We stayed awhile under the awning, helping Dad greet those who came to honor her and console him. Then we moved out among the rows of headstones and, as my husband stood surveying how the cemetery was laid out (and apparently how the dead were laid out in it), the questions began again.
“So all the dead people are down in the ground?”
“Yes.”
“So we’re standing on top of dead people?”
“Um, yeah.”
“Well, if these are called headstones, shouldn’t the head of the person be under it?”
“Well, yeah, that would make sense, but the stone is usually already in place before the person dies. I think it’s good enough to make sure the head is at that end.”
“How do they know they’ve got her head at the right end?”
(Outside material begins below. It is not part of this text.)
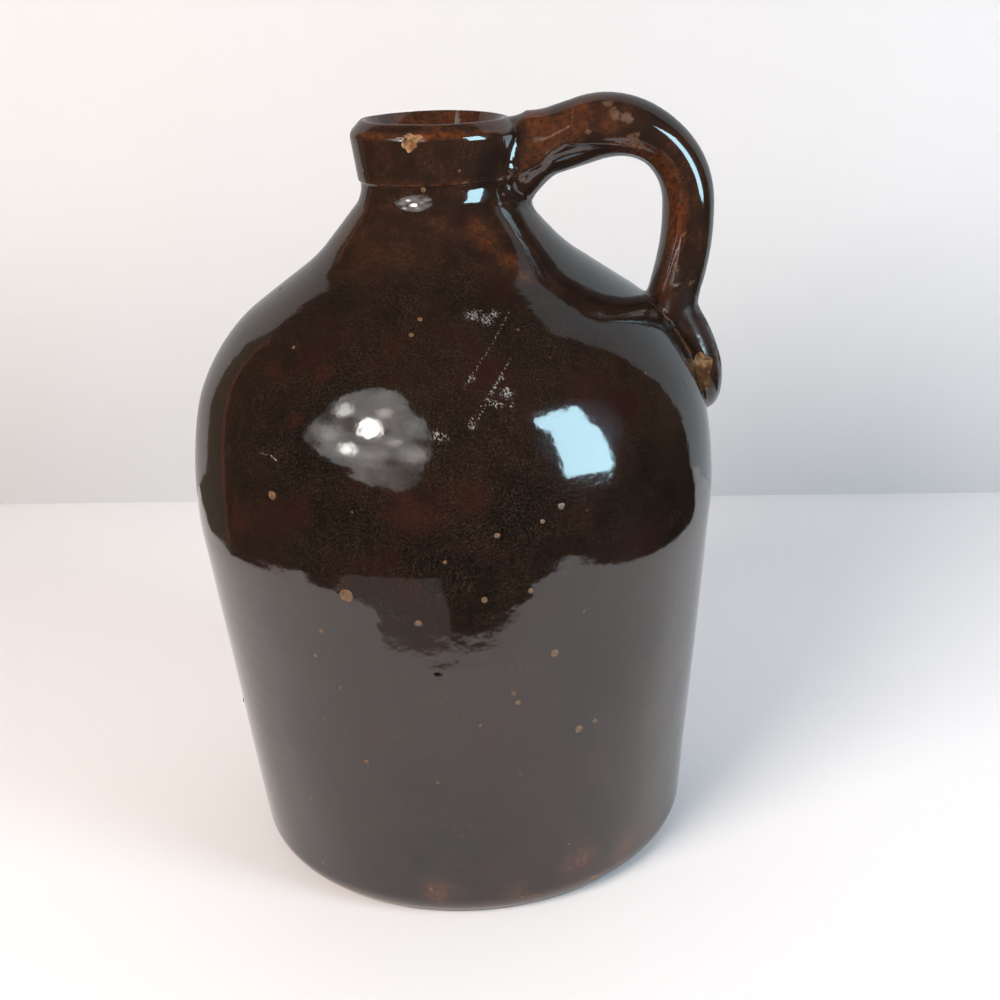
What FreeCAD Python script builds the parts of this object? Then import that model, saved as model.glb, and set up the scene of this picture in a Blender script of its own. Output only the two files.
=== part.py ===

“Um, well, I think there’s some sort of indicator on the casket.”
To be honest, I was just guessing. I have no idea how to tell which end is up. It’s not something I’d ever thought about. But once you assume a role, it’s hard to give it up. So I concluded confidently, “The funeral director probably knows which end goes up.”
My husband’s mother had died several months before my own. Had we been able to attend her funeral in Japan, I would likely have had similar questions and would have welcomed the explanations. But I doubt my husband’s irritation would have made the same transformation as mine.
A few days later, I was back in my classroom on the west coast, where the students were asking about how much detail a writer should include in a descriptive essay.
“It depends on the knowledge base of the audience,” I replied.
And there it was – the perfect chance. “For example, here’s what happened to me over the weekend….” I began. And I told them of my husband’s questions and my answers, and found myself amused all over again.
On that night in October, Mom slipped her earthly bonds and left her slightly odd family behind. But — she left me this story to tell.